As Adam Smith wrote over a century later, “Society may subsist, though not in the most comfortable state, without beneficence; but the prevalence of injustice must utterly destroy it” (TMS II.ii.3.3). Though everyone might not be perfectly happy at the end of Merchant, no one need die to restore order, which cannot be said for Marlowe’s Jew of Malta. In Merchant, instead of being imposed by a single authority, the outcome is generated organically by a legally constrained network of individuals who fit their actions to the those of other parties and are “rewarded, not according to the goodness or badness of [their] intentions, but solely on the basis of the value of the results to others” (Hayek 65). This, Shakespeare seems to suggest, is the hallmark of a free society. 
SOURCES:Engle, Lars. Shakespearean Pragmatism: Market of His Time. University of Chicago Press, 1993.
Hayek Friedrich A. Studies on the Abuse and Decline of Reason: Text and Documents. Edited by Bruce Caldwell, Liberty Fund, 2018.

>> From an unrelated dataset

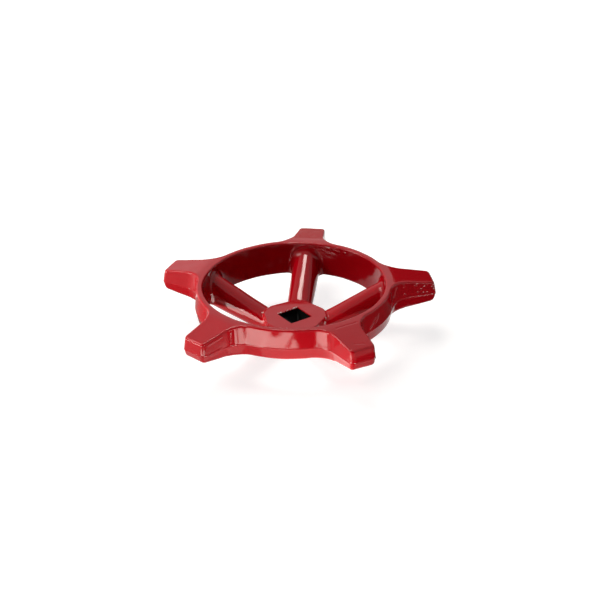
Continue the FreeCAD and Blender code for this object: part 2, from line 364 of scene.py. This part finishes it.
drip_beside_second_spoke = [((30.6, 27.7, 23.8), (31.2, 27.2, 20.6), 0.45, 0.20)]
runs = (runs_on_fourth_lobe + grooves_in_fifth_lobe + bead_round_second_spoke
        + wrinkles_beside_second_spoke + drips_on_outer_wall + drip_beside_second_spoke)
row_by_fourth_lobe = [((-45.8, -18.0, 23.8), 0.40, 0.20), ((-45.9, -18.1, 22.6), 0.35, 0.20),
                      ((-46.0, -18.2, 21.4), 0.40, 0.20), ((-46.2, -18.3, 20.0), 0.35, 0.20),
                      ((-43.4, -18.5, 25.8), 0.50, 0.25)]
pimples_on_first_lobe = [((47.6, -28.7, 23.2), 0.45, 0.26), ((49.8, -29.6, 20.9), 0.50, 0.28),
                         ((52.4, -30.7, 19.0), 0.45, 0.26), ((51.2, -30.2, 22.3), 0.40, 0.24),
                         ((52.6, -30.4, 22.9), 0.40, 0.22), ((48.3, -29.3, 19.7), 0.45, 0.24),
                         ((50.6, -30.0, 19.4), 0.40, 0.20), ((42.1, -27.0, 24.8), 0.50, 0.30),
                         ((42.2, -27.3, 23.6), 0.40, 0.20), ((42.3, -27.5, 19.8), 0.50, 0.30)]
grain_inside_rim = [((-25.5, 30.3, 17.0), 0.50, 0.30)]
grains_round_hub = [((-9.6, 11.7, 10.0), 0.50, 0.30), ((-5.3, 12.4, 10.6), 0.45, 0.25),
                    ((10.9, -9.5, 10.4), 0.50, 0.30), ((9.6, -10.4, 8.3), 0.50, 0.30),
                    ((7.2, -11.6, 9.9), 0.45, 0.25)]
grains_beside_second_spoke = [((38.5, 15.4, 24.9), 0.50, 0.25), ((37.2, 18.4, 26.0), 0.40, 0.20),
                              ((34.3, 23.2, 22.6), 0.50, 0.25)]
grains = (row_by_fourth_lobe + pimples_on_first_lobe + grain_inside_rim + grains_round_hub
          + grains_beside_second_spoke)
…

Korda, Natasha. “Dame Usury: Gender, Credit, and (Ac)Counting in the Sonnets and ‘The Merchant of Venice.’” Shakespeare Quarterly, vol. 60, no. 2, 2009, pp. 129–53. JSTOR Journals.
Shakespeare, William. The Merchant of Venice. Edited by John Russell Brown, Arden Shakespeare, 2006.

Smith, Adam. The Theory of Moral Sentiments. Edited by D. D. Raphael and A L Macfie, Liberty Fund, Indianapolis, 2007. 


Walter Donway

Very engaging comment and exceptionally well related to economic principles and ideas of justice. It would have helped me, who read "The Merchant of Venice" is high school (1960), and recall nothing, to be reminded WHY Shylock is under the gun to convert to Christianity. Isn't it because Portia convinces the court that Shylock for conspiring to murder a Christian is required by law to surrender his estate, half to Venice and half to Antonio, and to convert to Christianity?

Gary McGath

In a liberal society, certain kinds of contracts have to be considered unenforceable. People cannot, for example, sell themselves into lifelong slavery, since a slave has no rights, not even the right to contract. A penalty clause entailing the nearly certain death of the person who forfeits should similarly be impermissible.